After the metadata setup is complete, the next Snowpark code reads the STTM metadata table and creates data transformation SQL dynamically. Based on additional driver metadata information, the Snowpark code implements change data capture (CDC) based on watermark/audit columns on top of raw layer ingested data sets, Truncate and Load, Dynamic merge/insert SQL for SCD types, etc. It is purely driven by user-provided metadata input, and any changes will be refactored in the pipeline during its generation. For this Snowpark framework, it is just a matter of a few clicks to accommodate any changes like
Snowflake Task is used to implement orchestration for data transformation pipelines. It is created dynamically using the Snowpark framework. Users can provide preferred cadence information as input, which can be referenced to create tasks dynamically with Cron schedule. Once the Tasks are created and resumed, they will automatically trigger in the scheduled cadence. As this is a metadata-driven framework, the good part is that any changes will be accommodated in the pipeline quickly.
A Snowpark-based email notification framework helps trigger emails in Outlook and Slack notifications in case of any failures observed during data transformation pipeline execution.
This Snowpark framework captures detailed logging of each step for ease of debugging. It also provides information about the pipeline execution status, which can be a key metric for other downstream modules like Observability.
This Snowpark metadata driven framework can be leveraged in any data transformation program in Snowflake to set up dynamic transformation pipelines. It can help to accelerate the overall journey and will implement the business logic efficiently, with reduced code quality issues which often arise because of human errors.
Comparing our Snowpark Framework to Other Data Transformation Pipelines
What makes our Snowpark framework unique compared to other traditional data transformation pipelines?
- Agility: Post finalization of the data model, this framework helps in faster implementation of transformation pipelines dynamically in Snowflake.
- Flexibility: Allows users to make easy modifications in the logic to adapt to the specific needs of each customer without manually changing the underlying code.
- Efficiency: Less efforts are needed to implement changes; when input metadata is changed, the pipeline gets updated.
- Auto alerts: An email is triggered based on Snowflake’s native email integration feature to alert users of any pipeline execution failures.
- Multi-feature support: Provides flexibility to enable SCD-type implementations, change data capture, and e2e detailed orchestration leveraging Snowflake Tasks.
- Pipeline Monitoring: Proper logs are maintained at each level to trace back easily in case of any issues. Proven highly impactful, reducing the overall time for the support team to debug.
- Scalability: Data volumes keep increasing. Dynamic transformation pipelines in cloud data warehouses like Snowflake can scale with the increasing demand.
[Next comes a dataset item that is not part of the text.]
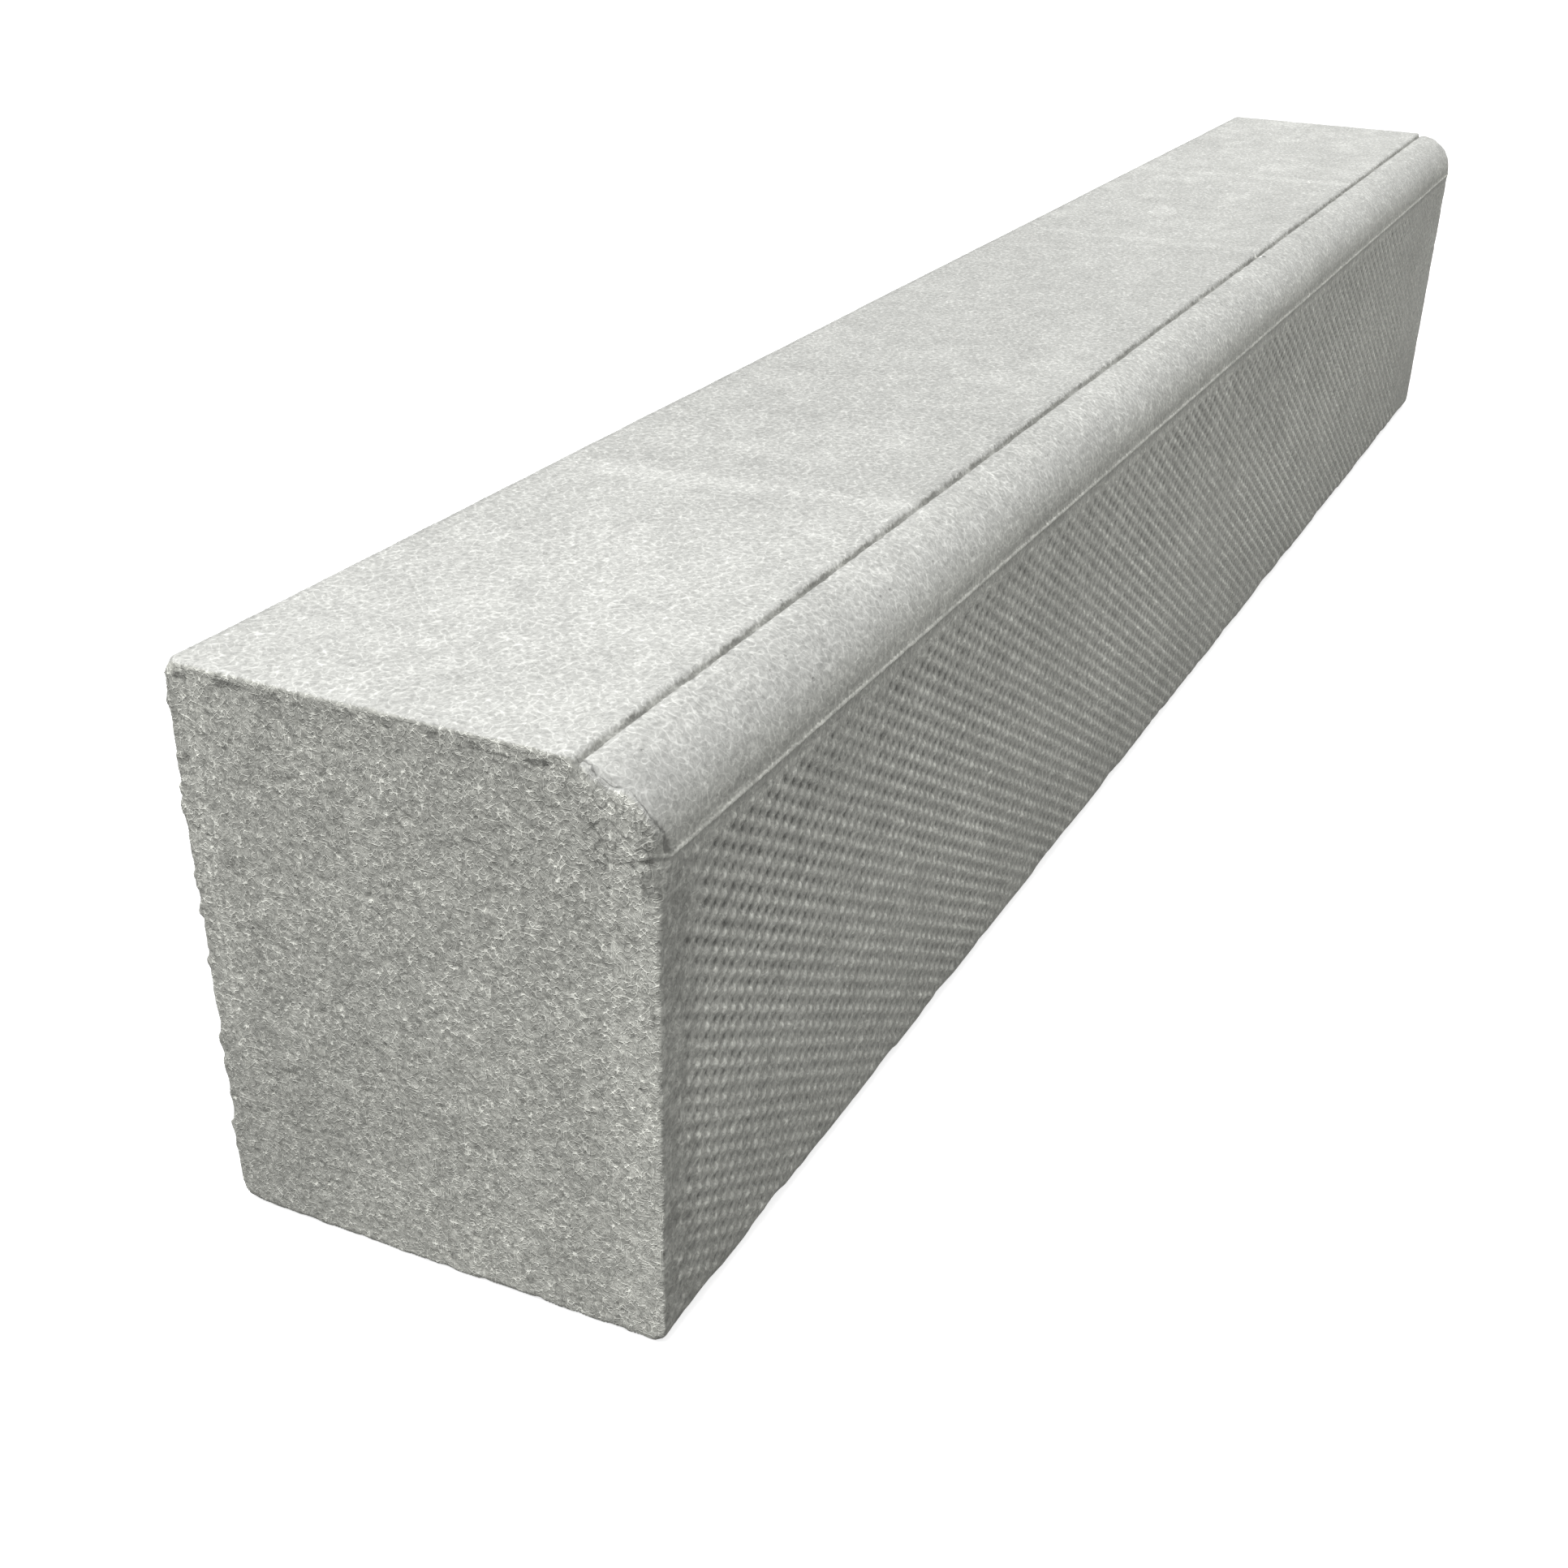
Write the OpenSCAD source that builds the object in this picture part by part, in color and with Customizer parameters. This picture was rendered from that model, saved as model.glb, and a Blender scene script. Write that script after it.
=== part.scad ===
// Bullnosed kerb unit of pressed precast concrete.
// The length runs along X, the road face looks along -Y, the back along +Y and +Z is up.
// The origin is the middle of the base. Dimensions are in millimetres.
// One casting of two concretes pressed together while wet: a coarse backing concrete,
// and a finer facing concrete that forms the top, the nose and the road face.

/* [Unit] */
// Length from one end joint to the other
unit_l = 915; // [300:5:915]
// Width from the road face to the back face
unit_w = 125; // [100:1:255]
// Height from the base to the top
unit_h = 150; // [125:1:305]

/* [Nose] */
// Radius of the round nose between the top and the road face
nose_r = 18; // [12:0.5:24]
// How far the top stands above the crest of the nose
top_step = 0.9; // [0.3:0.1:2]
// Width of the groove between the crest of the nose and the top
groove_w = 2; // [1:0.1:4]
// Depth of the groove below the crest of the nose
groove_d = 0.6; // [0.2:0.1:1]
// Width of the fin that the mould joint leaves where the nose meets the road face
fin_w = 1.2; // [0.6:0.1:2]
// How far the fin stands out from the road face
fin_h = 0.4; // [0.2:0.1:1]

/* [Arrises] */
// Radius of the arris between the top and the back
top_back_r = 1.5; // [0.5:0.5:4]
// Radius of the arris between the base and the back
base_back_r = 3; // [0.5:0.5:6]
// Radius of the arris between the base and the road face
base_front_r = 4; // [0.5:0.5:6]

/* [Layers] */
// Thickness of the facing concrete under the top
facing_top_t = 9; // [6:0.5:14]
// Thickness of the facing concrete behind the road face
facing_front_t = 12; // [8:0.5:16]
// Radius of the facing concrete's inner corner behind the nose
facing_inner_r = 22; // [12:1:30]
// Height of the waves where the two concretes were pressed into each other
key_h = 1.4; // [0:0.1:3]
// Length of one wave
key_l = 26; // [15:1:50]

/* [Hidden] */
$fn = 96;

// Faces of the section, with Y across and Z up
front_y = -unit_w / 2;
back_y = unit_w / 2;
crest_z = unit_h - top_step;
nose_y = front_y + nose_r;
nose_z = crest_z - nose_r;

// Where the two concretes meet: level under the top, upright behind the road face
key_z = unit_h - facing_top_t;
key_y = front_y + facing_front_t;
corner_y = key_y + facing_inner_r;
corner_z = key_z - facing_inner_r;
key_steps = 40;
corner_steps = 8;

// Middle of the fin, just below the line where the nose turns into the flat road face
fin_z = nose_z - fin_w / 2 - 0.2;

// Overlap that keeps the cutting outlines clear of the faces that they cut
clear = 1;

backing_color = [0.62, 0.62, 0.60];
facing_color = [0.80, 0.80, 0.77];

// Height of the wave at a distance s from the inner corner
function wave(s) = key_h / 2 * sin(360 * s / key_l);

// A square corner with its round part taken away: what an arris of radius r loses
module arris_waste(r) {
    difference() {
        translate([-clear, -clear]) square(r + clear);
        translate([r, r]) circle(r);
    }
}

// The fin: a wedge that is fin_w wide at the road face, with its root inside the unit
module fin() {
    root_w = fin_w * (fin_h + clear) / fin_h;
    polygon([[-fin_h, 0], [clear, -root_w / 2], [clear, root_w / 2]]);
}

// The section of the whole unit
module section() {
    difference() {
        union() {
            translate([front_y, 0]) square([unit_w, nose_z]);
            translate([nose_y, 0]) square([unit_w - nose_r, crest_z]);
            translate([nose_y, nose_z]) circle(nose_r);
            translate([nose_y + groove_w, 0]) square([unit_w - nose_r - groove_w, unit_h]);
            translate([front_y, fin_z]) fin();
        }
        translate([nose_y, crest_z])
            polygon([[0, clear], [0, 0], [groove_w / 2, -groove_d], [groove_w, 0], [groove_w, clear]]);
        translate([back_y, unit_h]) rotate(180) arris_waste(top_back_r);
        translate([back_y, 0]) rotate(90) arris_waste(base_back_r);
        translate([front_y, 0]) arris_waste(base_front_r);
    }
}

// Everything on the backing side of the wavy line where the two concretes meet
module backing_side() {
    level_l = back_y + clear - corner_y;
    upright_l = corner_z + clear;
    level = [for (i = [0 : key_steps])
        let (s = level_l * (1 - i / key_steps)) [corner_y + s, key_z + wave(s)]];
    corner = [for (i = [1 : corner_steps])
        let (a = 90 + 90 * i / corner_steps)
        [corner_y + facing_inner_r * cos(a), corner_z + facing_inner_r * sin(a)]];
    upright = [for (i = [1 : key_steps])
        let (s = upright_l * i / key_steps) [key_y + wave(s), corner_z - s]];
    polygon(concat(level, corner, upright, [[back_y + clear, -clear]]));
}

// Draws a section along the whole length
module run_out() {
    rotate([90, 0, 90]) linear_extrude(unit_l, center = true) children();
}

// The coarse concrete: the body of the unit, its back, its base and most of both ends
module backing_concrete() {
    color(backing_color) run_out() intersection() {
        section();
        backing_side();
    }
}

// The fine concrete: the top, the groove, the nose, the fin and the road face
module facing_layer() {
    color(facing_color) run_out() difference() {
        section();
        backing_side();
    }
}

backing_concrete();
facing_layer();
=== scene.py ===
"""Looks of a bullnosed kerb unit of pressed concrete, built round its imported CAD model.

The road face looks along -Y, the back along +Y, the length runs along X and the origin is the middle of the
base. Shapes are worked out in millimetres and scaled to metres when a mesh is made.
"""

import math

import bmesh
import bpy
import numpy as np
from mathutils import Matrix, Vector
from mathutils.geometry import delaunay_2d_cdt


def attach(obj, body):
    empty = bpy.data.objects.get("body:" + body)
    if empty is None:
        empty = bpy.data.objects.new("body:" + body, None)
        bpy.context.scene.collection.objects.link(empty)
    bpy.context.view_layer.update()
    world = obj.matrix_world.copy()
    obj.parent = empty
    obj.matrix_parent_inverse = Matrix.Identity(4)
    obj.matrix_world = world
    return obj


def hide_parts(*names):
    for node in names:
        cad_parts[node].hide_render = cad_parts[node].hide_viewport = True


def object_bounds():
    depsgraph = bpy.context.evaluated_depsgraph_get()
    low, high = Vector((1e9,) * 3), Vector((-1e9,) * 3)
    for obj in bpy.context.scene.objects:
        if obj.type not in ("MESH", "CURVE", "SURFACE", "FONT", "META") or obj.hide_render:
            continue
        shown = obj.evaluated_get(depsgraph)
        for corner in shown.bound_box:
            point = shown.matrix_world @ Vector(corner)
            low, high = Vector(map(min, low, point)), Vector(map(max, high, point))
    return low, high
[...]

- Ease of Maintenance: Simple to maintain and update as metadata changes are made directly from the Streamlit app without altering the pipeline manually.
Final thoughts
At Tiger Analytics, we created a flexible metadata-driven solution to generate dynamic data transformation pipelines. With the help of the Snowpark framework, business teams can now rapidly convert their Source-to-Target Mapping (STTM) logic into executable pipelines, significantly reducing the time to market.
The ability to quickly adapt transformation rules and handle changes through a simple, metadata-driven process ensures that businesses can harmonize raw data from multiple silos without delays, delivering faster insights and value.
With its scalability, adaptability, and ease of maintenance, this framework allows organizations to manage complex transformations effectively. In short, dynamic data transformation ensures that the data is always optimized for decision-making, empowering businesses to stay agile and competitive.